Client legal privilege
Objection to inspection on the basis that a document is subject to client legal privilege rests on an argument that the document contains a confidential communication between a client and lawyer for the dominant purpose of a lawyer providing legal advice to the client and/or for the dominant purpose of the client being provided with professional legal services relating to a proceeding.
Public interest immunity
A claim that a document attracts public interest immunity may arise when a government agency is the recipient of a subpoena which requests documents that relate to matters of state, and the disclosure of those documents could injure the public interest. Such documents may include cabinet minutes, minutes of discussions between heads of departments, papers brought into existence for the purpose of preparing a submission to cabinet, documents which relate to the framing of government policy at a high level, documents which if disclosured would prejudice Australia’s security or prejudice the investigation of prosecution of an offence. In this regard, the main question is whether inspection of the documents is outweighed by the public interest in preserving its secrecy/confidentiality.
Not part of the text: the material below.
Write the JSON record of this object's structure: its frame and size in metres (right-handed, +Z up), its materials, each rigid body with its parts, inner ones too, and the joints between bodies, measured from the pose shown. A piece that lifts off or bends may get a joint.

In this article, we have focused on two issues that are relevant to subpoenas to produce: the circumstances under which an application may be made to set aside a subpoena or object to the inspection of documents. It is also important to remember that a discussion with the issuing party may lead to a resolution of the concerns that you have in relation to the subpoena, thus obviating the need to make an application to a court.
The ultimate effect of a successful application to set aside a subpoena or object to inspection is that the parties/a party to the proceeding cannot access the documents requested in the subpoena. Different considerations apply to each type of application and, as always, it is prudent to consult with your agency’s legal services branch if considering whether any such application should be made.